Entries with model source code
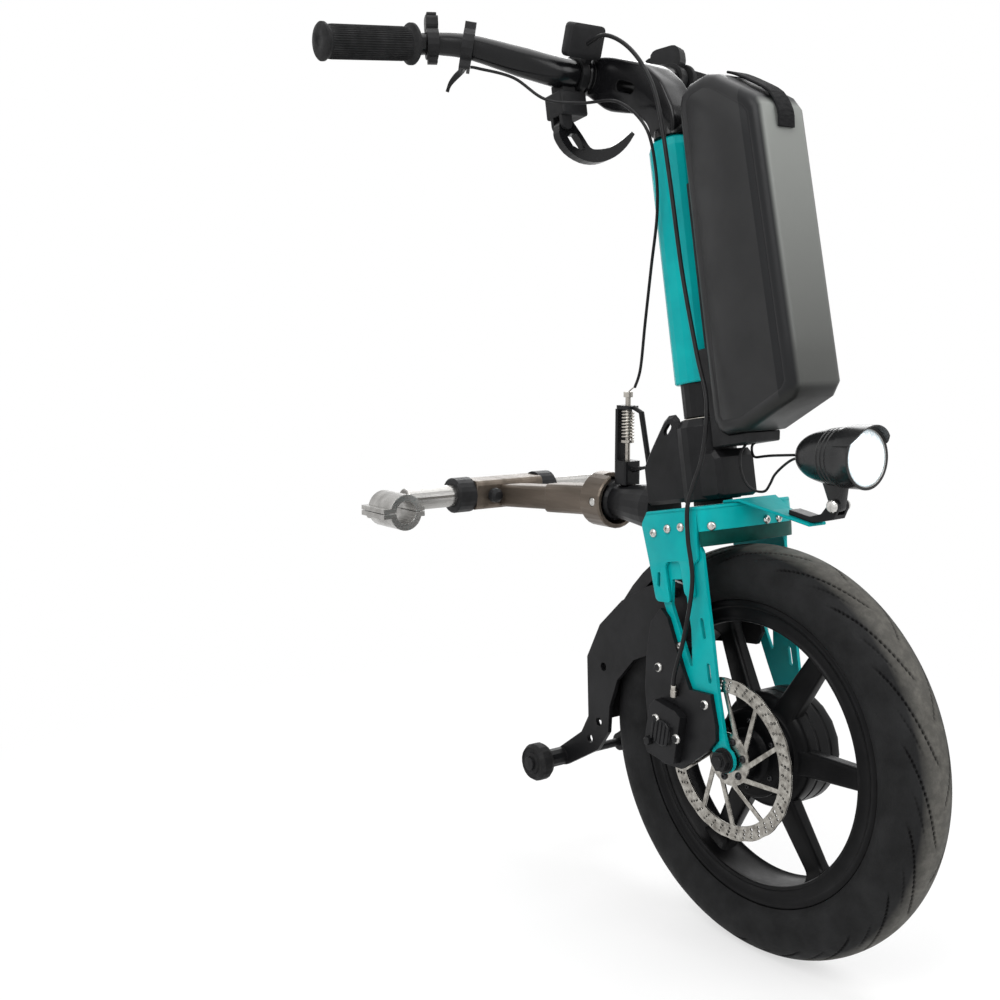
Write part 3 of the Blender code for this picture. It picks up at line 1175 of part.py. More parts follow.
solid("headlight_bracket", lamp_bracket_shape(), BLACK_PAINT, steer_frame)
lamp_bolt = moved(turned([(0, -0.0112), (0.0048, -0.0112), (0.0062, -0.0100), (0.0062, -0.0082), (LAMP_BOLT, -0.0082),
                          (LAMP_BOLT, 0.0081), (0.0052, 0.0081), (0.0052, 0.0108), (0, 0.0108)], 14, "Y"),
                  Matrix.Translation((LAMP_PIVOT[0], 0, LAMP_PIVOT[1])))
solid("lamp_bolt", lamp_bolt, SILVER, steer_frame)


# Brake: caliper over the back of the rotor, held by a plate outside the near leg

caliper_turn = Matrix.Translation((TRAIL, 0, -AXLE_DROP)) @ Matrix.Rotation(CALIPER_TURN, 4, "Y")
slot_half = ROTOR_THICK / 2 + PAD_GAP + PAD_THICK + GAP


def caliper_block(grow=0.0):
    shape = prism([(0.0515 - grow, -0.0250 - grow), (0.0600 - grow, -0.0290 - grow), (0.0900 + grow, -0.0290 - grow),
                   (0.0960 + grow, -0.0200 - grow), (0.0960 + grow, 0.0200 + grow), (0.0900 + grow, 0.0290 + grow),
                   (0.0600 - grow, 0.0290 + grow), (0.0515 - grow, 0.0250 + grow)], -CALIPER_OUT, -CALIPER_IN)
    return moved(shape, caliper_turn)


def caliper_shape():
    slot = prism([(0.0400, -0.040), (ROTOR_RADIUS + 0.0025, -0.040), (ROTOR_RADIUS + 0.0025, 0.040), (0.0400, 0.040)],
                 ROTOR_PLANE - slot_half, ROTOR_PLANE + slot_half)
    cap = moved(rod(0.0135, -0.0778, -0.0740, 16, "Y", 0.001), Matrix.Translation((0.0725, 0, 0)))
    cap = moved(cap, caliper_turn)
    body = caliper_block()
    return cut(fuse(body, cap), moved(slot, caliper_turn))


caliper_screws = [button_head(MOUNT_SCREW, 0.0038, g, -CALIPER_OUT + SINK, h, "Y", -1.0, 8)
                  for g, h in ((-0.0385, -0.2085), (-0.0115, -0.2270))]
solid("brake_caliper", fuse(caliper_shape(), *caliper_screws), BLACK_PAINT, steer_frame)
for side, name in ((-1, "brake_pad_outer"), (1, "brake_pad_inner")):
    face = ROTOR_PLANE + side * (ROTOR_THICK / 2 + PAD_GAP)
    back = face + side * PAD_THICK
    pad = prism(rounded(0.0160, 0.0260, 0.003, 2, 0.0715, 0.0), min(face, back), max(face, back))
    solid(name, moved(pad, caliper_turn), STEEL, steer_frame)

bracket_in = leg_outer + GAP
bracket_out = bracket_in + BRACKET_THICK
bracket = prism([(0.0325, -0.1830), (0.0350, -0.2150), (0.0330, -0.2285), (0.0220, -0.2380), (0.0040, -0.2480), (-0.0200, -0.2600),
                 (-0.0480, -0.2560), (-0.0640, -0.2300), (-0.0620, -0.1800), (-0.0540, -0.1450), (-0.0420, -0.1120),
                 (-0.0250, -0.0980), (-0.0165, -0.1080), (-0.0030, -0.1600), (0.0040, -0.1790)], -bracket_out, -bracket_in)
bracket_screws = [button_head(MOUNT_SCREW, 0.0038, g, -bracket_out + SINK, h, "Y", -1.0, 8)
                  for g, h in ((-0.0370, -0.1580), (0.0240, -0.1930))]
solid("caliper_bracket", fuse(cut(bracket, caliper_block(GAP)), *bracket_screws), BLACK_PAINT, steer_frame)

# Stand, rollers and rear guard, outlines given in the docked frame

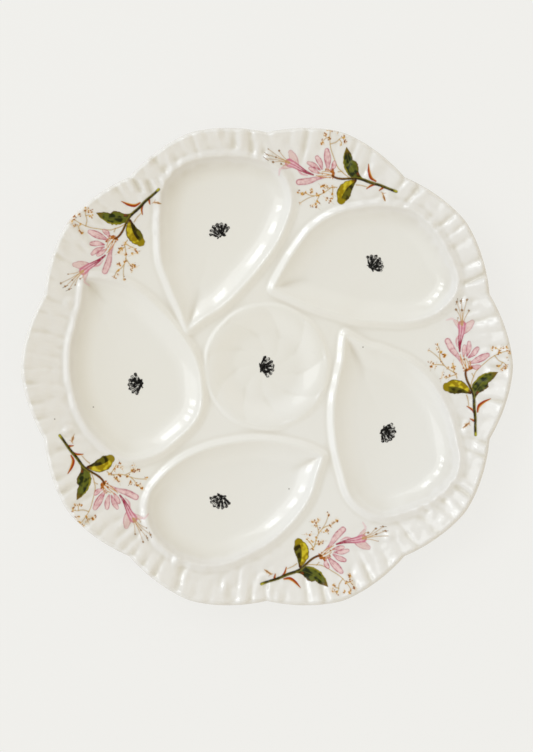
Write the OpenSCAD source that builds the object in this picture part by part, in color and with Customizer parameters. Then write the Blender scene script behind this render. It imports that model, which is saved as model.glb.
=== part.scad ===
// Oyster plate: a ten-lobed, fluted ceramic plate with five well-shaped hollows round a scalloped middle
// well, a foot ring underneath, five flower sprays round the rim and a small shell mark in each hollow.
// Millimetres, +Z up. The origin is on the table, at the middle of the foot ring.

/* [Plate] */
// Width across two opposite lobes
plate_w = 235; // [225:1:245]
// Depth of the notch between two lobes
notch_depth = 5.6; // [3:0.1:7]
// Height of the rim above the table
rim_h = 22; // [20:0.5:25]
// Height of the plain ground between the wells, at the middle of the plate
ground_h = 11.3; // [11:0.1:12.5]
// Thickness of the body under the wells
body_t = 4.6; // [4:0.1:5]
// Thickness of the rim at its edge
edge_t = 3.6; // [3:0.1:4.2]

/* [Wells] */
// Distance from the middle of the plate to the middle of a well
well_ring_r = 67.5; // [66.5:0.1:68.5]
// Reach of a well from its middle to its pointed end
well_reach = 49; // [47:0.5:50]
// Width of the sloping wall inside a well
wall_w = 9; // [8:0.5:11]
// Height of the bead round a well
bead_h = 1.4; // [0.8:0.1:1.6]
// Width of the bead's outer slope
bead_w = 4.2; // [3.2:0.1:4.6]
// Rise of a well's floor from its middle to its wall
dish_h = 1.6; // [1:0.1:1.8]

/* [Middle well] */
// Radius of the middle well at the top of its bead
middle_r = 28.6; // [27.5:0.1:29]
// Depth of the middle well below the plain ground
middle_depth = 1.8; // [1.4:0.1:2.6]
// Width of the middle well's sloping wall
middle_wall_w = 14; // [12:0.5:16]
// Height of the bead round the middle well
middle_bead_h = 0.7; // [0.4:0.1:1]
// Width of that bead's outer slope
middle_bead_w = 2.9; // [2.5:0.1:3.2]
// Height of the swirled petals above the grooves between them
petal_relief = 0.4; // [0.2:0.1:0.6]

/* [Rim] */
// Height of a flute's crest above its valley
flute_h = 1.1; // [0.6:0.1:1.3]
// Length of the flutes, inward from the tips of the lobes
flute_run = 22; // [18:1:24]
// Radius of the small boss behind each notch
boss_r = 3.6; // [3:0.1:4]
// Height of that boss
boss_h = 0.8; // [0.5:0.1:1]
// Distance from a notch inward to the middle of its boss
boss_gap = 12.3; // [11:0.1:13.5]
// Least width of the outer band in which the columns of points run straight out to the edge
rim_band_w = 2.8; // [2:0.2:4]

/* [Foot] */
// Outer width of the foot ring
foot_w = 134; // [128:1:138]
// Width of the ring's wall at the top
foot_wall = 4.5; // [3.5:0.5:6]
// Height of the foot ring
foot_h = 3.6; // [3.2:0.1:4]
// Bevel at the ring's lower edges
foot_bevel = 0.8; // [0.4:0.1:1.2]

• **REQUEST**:
Reproduce the listing shown above in its entirety, exactly.

• **WRITTEN REPLY**:
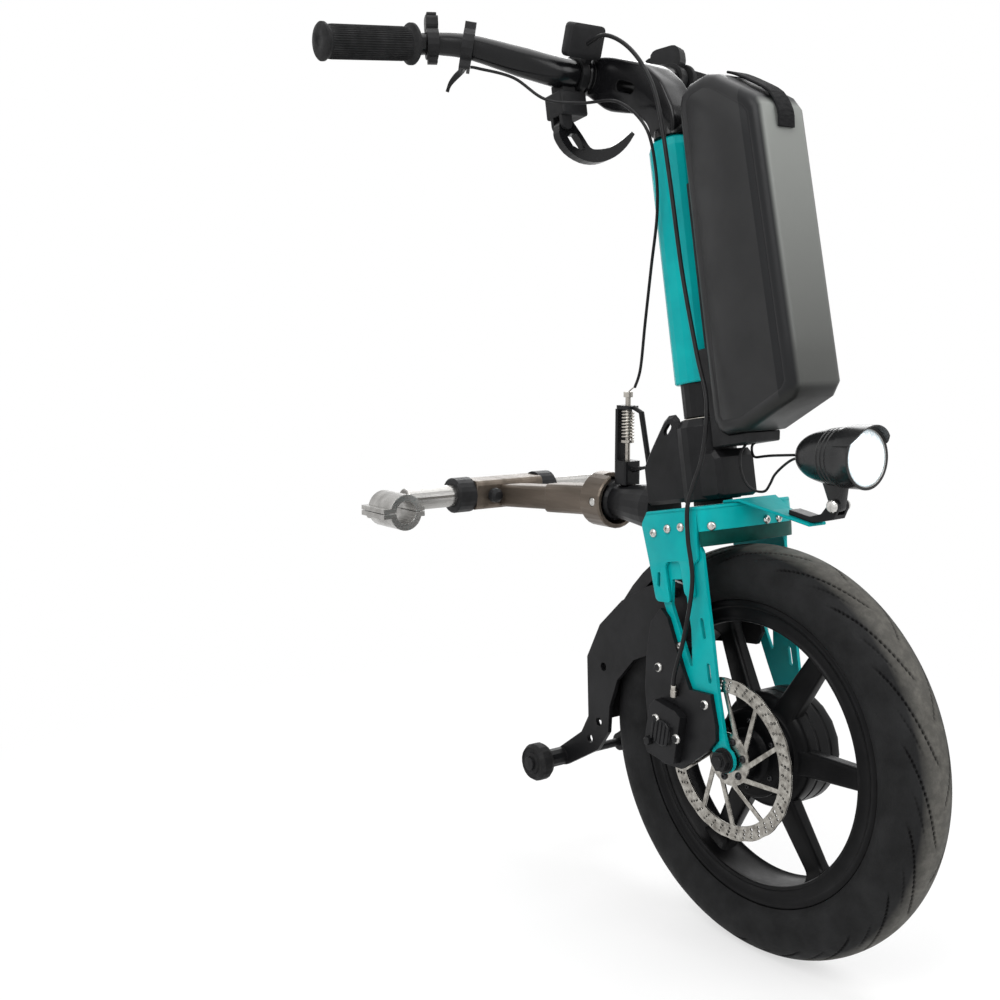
Write part 3 of the Blender code for this picture. It picks up at line 1175 of part.py. More parts follow.
solid("headlight_bracket", lamp_bracket_shape(), BLACK_PAINT, steer_frame)
lamp_bolt = moved(turned([(0, -0.0112), (0.0048, -0.0112), (0.0062, -0.0100), (0.0062, -0.0082), (LAMP_BOLT, -0.0082),
                          (LAMP_BOLT, 0.0081), (0.0052, 0.0081), (0.0052, 0.0108), (0, 0.0108)], 14, "Y"),
                  Matrix.Translation((LAMP_PIVOT[0], 0, LAMP_PIVOT[1])))
solid("lamp_bolt", lamp_bolt, SILVER, steer_frame)


# Brake: caliper over the back of the rotor, held by a plate outside the near leg

caliper_turn = Matrix.Translation((TRAIL, 0, -AXLE_DROP)) @ Matrix.Rotation(CALIPER_TURN, 4, "Y")
slot_half = ROTOR_THICK / 2 + PAD_GAP + PAD_THICK + GAP


def caliper_block(grow=0.0):
    shape = prism([(0.0515 - grow, -0.0250 - grow), (0.0600 - grow, -0.0290 - grow), (0.0900 + grow, -0.0290 - grow),
                   (0.0960 + grow, -0.0200 - grow), (0.0960 + grow, 0.0200 + grow), (0.0900 + grow, 0.0290 + grow),
                   (0.0600 - grow, 0.0290 + grow), (0.0515 - grow, 0.0250 + grow)], -CALIPER_OUT, -CALIPER_IN)
    return moved(shape, caliper_turn)


def caliper_shape():
    slot = prism([(0.0400, -0.040), (ROTOR_RADIUS + 0.0025, -0.040), (ROTOR_RADIUS + 0.0025, 0.040), (0.0400, 0.040)],
                 ROTOR_PLANE - slot_half, ROTOR_PLANE + slot_half)
    cap = moved(rod(0.0135, -0.0778, -0.0740, 16, "Y", 0.001), Matrix.Translation((0.0725, 0, 0)))
    cap = moved(cap, caliper_turn)
    body = caliper_block()
    return cut(fuse(body, cap), moved(slot, caliper_turn))


caliper_screws = [button_head(MOUNT_SCREW, 0.0038, g, -CALIPER_OUT + SINK, h, "Y", -1.0, 8)
                  for g, h in ((-0.0385, -0.2085), (-0.0115, -0.2270))]
solid("brake_caliper", fuse(caliper_shape(), *caliper_screws), BLACK_PAINT, steer_frame)
for side, name in ((-1, "brake_pad_outer"), (1, "brake_pad_inner")):
    face = ROTOR_PLANE + side * (ROTOR_THICK / 2 + PAD_GAP)
    back = face + side * PAD_THICK
    pad = prism(rounded(0.0160, 0.0260, 0.003, 2, 0.0715, 0.0), min(face, back), max(face, back))
    solid(name, moved(pad, caliper_turn), STEEL, steer_frame)

bracket_in = leg_outer + GAP
bracket_out = bracket_in + BRACKET_THICK
bracket = prism([(0.0325, -0.1830), (0.0350, -0.2150), (0.0330, -0.2285), (0.0220, -0.2380), (0.0040, -0.2480), (-0.0200, -0.2600),
                 (-0.0480, -0.2560), (-0.0640, -0.2300), (-0.0620, -0.1800), (-0.0540, -0.1450), (-0.0420, -0.1120),
                 (-0.0250, -0.0980), (-0.0165, -0.1080), (-0.0030, -0.1600), (0.0040, -0.1790)], -bracket_out, -bracket_in)
bracket_screws = [button_head(MOUNT_SCREW, 0.0038, g, -bracket_out + SINK, h, "Y", -1.0, 8)
                  for g, h in ((-0.0370, -0.1580), (0.0240, -0.1930))]
solid("caliper_bracket", fuse(cut(bracket, caliper_block(GAP)), *bracket_screws), BLACK_PAINT, steer_frame)

# Stand, rollers and rear guard, outlines given in the docked frame

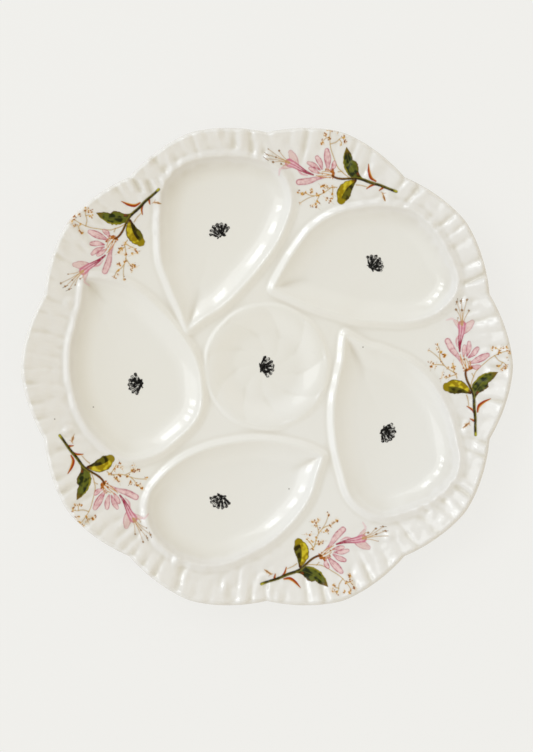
Write the OpenSCAD source that builds the object in this picture part by part, in color and with Customizer parameters. Then write the Blender scene script behind this render. It imports that model, which is saved as model.glb.
=== part.scad ===
// Oyster plate: a ten-lobed, fluted ceramic plate with five well-shaped hollows round a scalloped middle
// well, a foot ring underneath, five flower sprays round the rim and a small shell mark in each hollow.
// Millimetres, +Z up. The origin is on the table, at the middle of the foot ring.

/* [Plate] */
// Width across two opposite lobes
plate_w = 235; // [225:1:245]
// Depth of the notch between two lobes
notch_depth = 5.6; // [3:0.1:7]
// Height of the rim above the table
rim_h = 22; // [20:0.5:25]
// Height of the plain ground between the wells, at the middle of the plate
ground_h = 11.3; // [11:0.1:12.5]
// Thickness of the body under the wells
body_t = 4.6; // [4:0.1:5]
// Thickness of the rim at its edge
edge_t = 3.6; // [3:0.1:4.2]

/* [Wells] */
// Distance from the middle of the plate to the middle of a well
well_ring_r = 67.5; // [66.5:0.1:68.5]
// Reach of a well from its middle to its pointed end
well_reach = 49; // [47:0.5:50]
// Width of the sloping wall inside a well
wall_w = 9; // [8:0.5:11]
// Height of the bead round a well
bead_h = 1.4; // [0.8:0.1:1.6]
// Width of the bead's outer slope
bead_w = 4.2; // [3.2:0.1:4.6]
// Rise of a well's floor from its middle to its wall
dish_h = 1.6; // [1:0.1:1.8]

/* [Middle well] */
// Radius of the middle well at the top of its bead
middle_r = 28.6; // [27.5:0.1:29]
// Depth of the middle well below the plain ground
middle_depth = 1.8; // [1.4:0.1:2.6]
// Width of the middle well's sloping wall
middle_wall_w = 14; // [12:0.5:16]
// Height of the bead round the middle well
middle_bead_h = 0.7; // [0.4:0.1:1]
// Width of that bead's outer slope
middle_bead_w = 2.9; // [2.5:0.1:3.2]
// Height of the swirled petals above the grooves between them
petal_relief = 0.4; // [0.2:0.1:0.6]

/* [Rim] */
// Height of a flute's crest above its valley
flute_h = 1.1; // [0.6:0.1:1.3]
// Length of the flutes, inward from the tips of the lobes
flute_run = 22; // [18:1:24]
// Radius of the small boss behind each notch
boss_r = 3.6; // [3:0.1:4]
// Height of that boss
boss_h = 0.8; // [0.5:0.1:1]
// Distance from a notch inward to the middle of its boss
boss_gap = 12.3; // [11:0.1:13.5]
// Least width of the outer band in which the columns of points run straight out to the edge
rim_band_w = 2.8; // [2:0.2:4]

/* [Foot] */
// Outer width of the foot ring
foot_w = 134; // [128:1:138]
// Width of the ring's wall at the top
foot_wall = 4.5; // [3.5:0.5:6]
// Height of the foot ring
foot_h = 3.6; // [3.2:0.1:4]
// Bevel at the ring's lower edges
foot_bevel = 0.8; // [0.4:0.1:1.2]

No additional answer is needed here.